One of the things that totally blew me away was the amount of research Archer put into this book. How she characterized the field of anthropology at the end of the 19th and beginning of the 20th century was spot on. At that time, the field was basically known as salvage anthropology. Daphne stated that she enjoyed documenting cultures before they were crushed under the wheels of modernity, and that was an actual quote from that time period. Of course, we now know that these cultures can sustain the supposed modernity and that the ideas of primitive vs. modern are problematic within themselves.  Daphne, being the advanced girl that she is, hints at that by stating that cultures can adapt and change and grow into something even greater. The accuracy regarding this field of study for that specific time period really made the book so much more enjoyable and realistic for me. 

The plot was full of action and suspense. I really didn't know if Mikhail and Daphne would both make it out of this alive, or if they'd end up together. Because of that, I was forced to keep reading. I had to know how the story ended! There were a lot of battles and close calls that kept up the feeling of suspense for the whole 100 pages. The other complaint I have is that I wish this book had been longer. The pacing was perfect, and I didn't feel cheated out of anything, but I wanted more of Mikhail and Daphne! They were great. 

The romance was kind of sweet and kind of steamy. This wasn't erotica, but there was sex in it (obviously). I liked that the characters got to know each other AND had a mutual attraction. I don't really enjoy books where the characters just screw each others' brains out with no actual feelings other than lust involved. This book had some depth, though, and I liked that. 

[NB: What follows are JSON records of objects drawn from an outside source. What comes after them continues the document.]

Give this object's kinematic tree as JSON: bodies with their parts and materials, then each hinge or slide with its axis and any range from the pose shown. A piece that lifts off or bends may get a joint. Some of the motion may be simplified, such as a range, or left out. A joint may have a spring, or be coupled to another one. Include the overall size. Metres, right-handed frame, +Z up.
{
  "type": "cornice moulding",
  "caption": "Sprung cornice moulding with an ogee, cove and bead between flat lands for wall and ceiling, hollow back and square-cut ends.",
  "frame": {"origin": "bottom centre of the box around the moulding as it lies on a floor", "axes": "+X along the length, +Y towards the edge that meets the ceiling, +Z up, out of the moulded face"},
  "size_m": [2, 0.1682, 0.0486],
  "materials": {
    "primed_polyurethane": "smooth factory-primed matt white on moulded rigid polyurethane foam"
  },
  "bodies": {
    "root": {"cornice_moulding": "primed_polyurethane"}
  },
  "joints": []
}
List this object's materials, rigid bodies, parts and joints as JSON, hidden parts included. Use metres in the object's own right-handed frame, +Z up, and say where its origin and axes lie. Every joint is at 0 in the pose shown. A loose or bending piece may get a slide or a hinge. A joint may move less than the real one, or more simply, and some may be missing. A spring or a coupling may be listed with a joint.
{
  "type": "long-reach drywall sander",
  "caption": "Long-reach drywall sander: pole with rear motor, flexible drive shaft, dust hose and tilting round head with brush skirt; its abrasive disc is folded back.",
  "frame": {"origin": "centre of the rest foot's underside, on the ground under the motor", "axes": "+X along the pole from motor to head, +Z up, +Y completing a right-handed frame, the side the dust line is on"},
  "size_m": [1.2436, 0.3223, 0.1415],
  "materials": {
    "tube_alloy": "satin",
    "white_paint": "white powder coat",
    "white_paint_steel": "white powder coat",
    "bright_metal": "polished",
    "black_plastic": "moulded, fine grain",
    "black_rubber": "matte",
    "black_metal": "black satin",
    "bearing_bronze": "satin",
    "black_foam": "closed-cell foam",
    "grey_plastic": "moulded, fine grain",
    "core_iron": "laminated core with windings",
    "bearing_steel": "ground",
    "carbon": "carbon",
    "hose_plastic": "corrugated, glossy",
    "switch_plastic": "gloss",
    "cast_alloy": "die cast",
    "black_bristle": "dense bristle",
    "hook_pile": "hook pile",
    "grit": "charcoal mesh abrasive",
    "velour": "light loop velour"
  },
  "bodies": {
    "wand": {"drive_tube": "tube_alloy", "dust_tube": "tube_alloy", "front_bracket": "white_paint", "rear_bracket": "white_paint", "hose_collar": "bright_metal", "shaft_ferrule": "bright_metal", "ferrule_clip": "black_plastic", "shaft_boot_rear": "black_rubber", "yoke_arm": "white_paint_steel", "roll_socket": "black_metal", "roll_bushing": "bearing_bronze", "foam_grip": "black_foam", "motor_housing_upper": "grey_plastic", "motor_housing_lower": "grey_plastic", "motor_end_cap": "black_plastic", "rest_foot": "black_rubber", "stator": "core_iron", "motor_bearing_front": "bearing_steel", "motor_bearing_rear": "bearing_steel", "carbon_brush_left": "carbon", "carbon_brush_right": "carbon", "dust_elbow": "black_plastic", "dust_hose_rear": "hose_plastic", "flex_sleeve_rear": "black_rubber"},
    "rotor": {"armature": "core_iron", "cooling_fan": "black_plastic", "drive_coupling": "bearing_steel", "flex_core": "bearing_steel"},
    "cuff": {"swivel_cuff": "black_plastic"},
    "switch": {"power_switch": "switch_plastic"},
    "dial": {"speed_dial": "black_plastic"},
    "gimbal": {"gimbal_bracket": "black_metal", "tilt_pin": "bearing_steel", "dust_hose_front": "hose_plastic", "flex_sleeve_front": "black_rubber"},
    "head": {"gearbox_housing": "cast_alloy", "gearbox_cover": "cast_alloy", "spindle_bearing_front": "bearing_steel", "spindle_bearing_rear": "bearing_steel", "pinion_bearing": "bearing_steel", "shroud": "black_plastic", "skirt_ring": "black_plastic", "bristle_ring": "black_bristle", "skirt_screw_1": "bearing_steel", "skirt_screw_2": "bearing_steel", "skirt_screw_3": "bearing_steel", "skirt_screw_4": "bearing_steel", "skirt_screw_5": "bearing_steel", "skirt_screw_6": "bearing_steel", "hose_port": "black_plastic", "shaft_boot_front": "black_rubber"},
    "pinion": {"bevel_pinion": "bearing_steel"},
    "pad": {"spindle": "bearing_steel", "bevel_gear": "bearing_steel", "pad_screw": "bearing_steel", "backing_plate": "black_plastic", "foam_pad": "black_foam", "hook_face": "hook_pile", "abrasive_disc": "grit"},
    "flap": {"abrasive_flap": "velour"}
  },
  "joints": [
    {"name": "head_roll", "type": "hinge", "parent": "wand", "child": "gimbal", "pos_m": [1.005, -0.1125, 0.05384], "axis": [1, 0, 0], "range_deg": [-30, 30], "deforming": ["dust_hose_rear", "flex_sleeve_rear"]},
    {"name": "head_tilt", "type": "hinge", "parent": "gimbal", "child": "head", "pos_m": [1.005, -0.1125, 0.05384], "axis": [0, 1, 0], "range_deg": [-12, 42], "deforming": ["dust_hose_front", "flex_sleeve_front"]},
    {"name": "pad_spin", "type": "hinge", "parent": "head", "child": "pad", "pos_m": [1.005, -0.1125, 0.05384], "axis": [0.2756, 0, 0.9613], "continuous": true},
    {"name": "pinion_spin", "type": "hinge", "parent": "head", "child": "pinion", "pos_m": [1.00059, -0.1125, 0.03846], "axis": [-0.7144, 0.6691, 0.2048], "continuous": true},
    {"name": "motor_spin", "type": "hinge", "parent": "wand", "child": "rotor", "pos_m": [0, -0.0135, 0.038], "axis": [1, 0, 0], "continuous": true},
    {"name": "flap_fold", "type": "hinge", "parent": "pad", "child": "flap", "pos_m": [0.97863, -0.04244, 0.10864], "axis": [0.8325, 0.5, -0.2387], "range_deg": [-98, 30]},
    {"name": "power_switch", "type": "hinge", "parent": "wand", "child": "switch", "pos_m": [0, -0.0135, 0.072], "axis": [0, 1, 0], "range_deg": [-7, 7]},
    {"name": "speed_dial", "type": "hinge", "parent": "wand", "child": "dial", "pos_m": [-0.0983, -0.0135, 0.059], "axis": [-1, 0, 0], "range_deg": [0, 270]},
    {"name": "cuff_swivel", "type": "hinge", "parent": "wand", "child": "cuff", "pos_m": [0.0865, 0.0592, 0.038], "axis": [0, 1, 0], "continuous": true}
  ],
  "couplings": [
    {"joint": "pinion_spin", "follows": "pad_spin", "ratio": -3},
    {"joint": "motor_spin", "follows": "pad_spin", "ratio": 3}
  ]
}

The word-building was excellent as well. Archer didn't describe too much, so I didn't get bored and irritated with the descriptions, but she shared enough details that I could easily picture the world she created. I love the idea of a "bionic man," and the author explained the side effects of becoming a Man O' War, but she didn't go into depth about the scientific explanation, which I found refreshing. I hate when authors try to make scientific sense of things that aren't scientific, and since I'm no scientist, I don't care how things work as long as they do, haha. Obviously when reading a work of fiction, one must willingly suspend disbelief. That was easily accomplished with this novel due to Archer's excellent research.  

Basically, I'd recommend this book to fans of adult romances and fans of steam punk. It's a short, quick, and enjoyable read. You don't want to miss the fantastic world that Archer has created!

Want to pre-order Skies of Steel?


  1. As an anthropology major, I found your description of this steam punk novel fascinating, and your observation about cultures adapting and changing realistic but rather sad. Too many cultures have been trodden "under the heels of modernity," our First Nations being one of them. Some just can't or aren't willing to adapt, and why should they? My son enjoyed steam punk and "hard" sf like William Gibson. He would have enjoyed this story, I think, and so would I, wanting as an author to explore new genres and the world of YA. Thanks so much for turning me onto this fascinating novel.

  2. I said that anthropologists of the time period in which this novel was set felt that cultures were being crushed under the "crushing wheels of modernity," which was how anthropology operated at that time. I agree that people should not have to change, but I didn't mean it to be sad. I was speaking to the resilience of indigenous peoples to be able to counteract what the colonizer forces upon them and hold onto who they are while simultaneously talking the language of the larger world in order to obtain what they need for their societies. I find that inspiring, as do most indigenous peoples with whom I have worked.

    Anyway, thanks for stopping by! I hope you and your son enjoy this novel! :D Let me know what you guys think of it!